The readerly self, the academic readerly self is on a quest to find ‘the truth’.  This is a truth that may be pluralised: ‘to find truths’; it may also by qualified – ‘to find plausible truths’ rather than find ‘the definitive truth’.  To read, published texts or data to be able to make statements about how the world is: plausibly rather than definitively.  This is of course a risky undertaking.

The readerly self, the academic readerly self is sceptical. The stance taken in relation to everything read, heard, suggested is one of incredulous disbelief. A critical stance that demands, show me, prove it how do you know that’s the case, but what if, who says and so on. The questioning is relentless.  Whatever ls left intact at the end of the process, is temporary until old answered questions re-emerge alongside new unanswered questions.

The readerly self, the academic readerly self relies on informants. The reading process is an entirely dialogic one. The plausible truths to emerge through text do not reveal themselves spontaneously – they are actively sough be and through the engagement with the writer, through places several writers alongside each other, through looking and text and the world the text refers to – which may be a world other then the one he writer was specifically referring to –my reasons for reading may not be same as the writers reading for writing, or for wanting me to reads.  None-the-less the detective self forages for truth and draws on whatever is available to assemble plausibility.

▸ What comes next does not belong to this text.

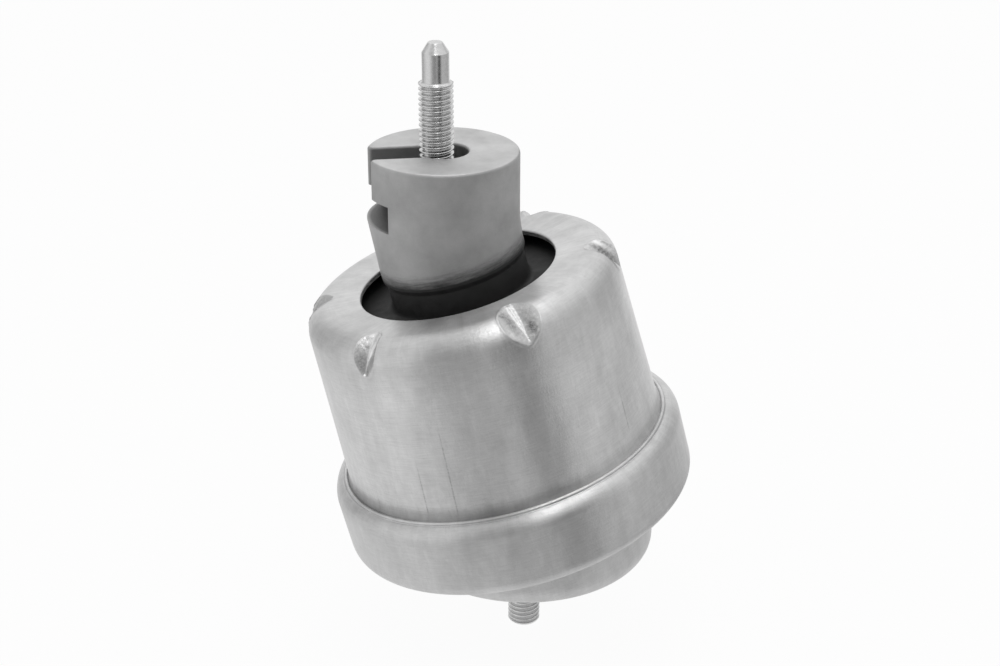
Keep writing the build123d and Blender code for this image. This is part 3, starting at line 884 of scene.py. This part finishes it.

This is one possible version of the readerly self – there are many other possible: the diver,  the orchestral conductor, the explorer, the hair stylist. The more I read, the more and newer selves I discover. There is nothing I enjoy more than being lost in text, lost as an imaginary self in a unexplored world.

1 Norman Fairclough, Analysing Discourse: Textual Analysis for Social Research (London: Routledge, 2003) 109, Questia, Web, 13 Jan. 2012.